Extreme dry mouth is a common concern of patients who undergo radiation to treat head and neck cancers. This condition, though not at all rare or unsurprising can be a particular problem if it persists. Difficulty swallowing may, in fact, lead to a snowball effect that leaves patients suffering from malnourishment and overall poor health. While treatments exist that can help patients fight back from the effects, they tend to come with their own share of problems.

With common medications used to treat dry mouth producing such side effects as diarrhea and dizziness, researchers wanted to try something completely different. Rather than prescribe mediations, researchers from the American Society for Radiation Oncology tried a technique known as ALTENS. This treatment involves the use of electrodes that are placed on acupuncture points. These electrodes are then used to stimulate the acupuncture points with low frequency, high intensity pulses. The initial results showed a rather positive response in patients without the side effects known to be associated with standard oral medications.

All told about 140 patients participated in the trial. Those in the ALTENS group fared well enough that researchers are urging for further study to determine if this alternative to medication may provide relief for patients over the long haul.

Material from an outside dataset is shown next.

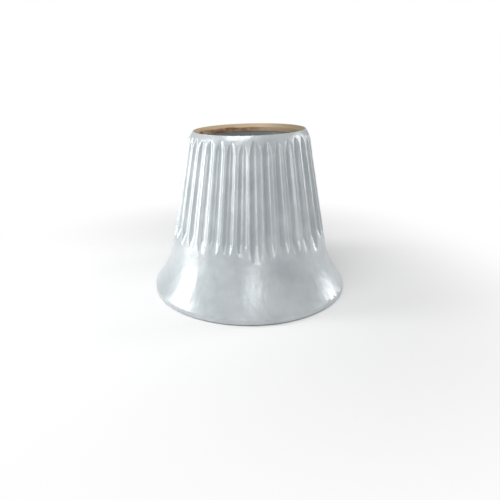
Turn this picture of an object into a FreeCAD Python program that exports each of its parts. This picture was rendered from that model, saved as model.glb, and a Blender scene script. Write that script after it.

Radiation treatments are often essential, life-saving treatments for those with many forms of cancer. These treatments do, however, tend to present with side effects for patients. Those with head and neck cancer, especially, may suffer from dry mouth that can lead to an array of other concerns. Reporting this side effect to a healthcare provider is a critical step in battling its effects. While ALTENS has yet to be proven in a wider scale trial, there are other options currently available to help patients battle dry mouth and preserve their nutritional levels. If this condition, known as xerostomia, is a concern, be sure to discuss the options for treatment with your oncologist.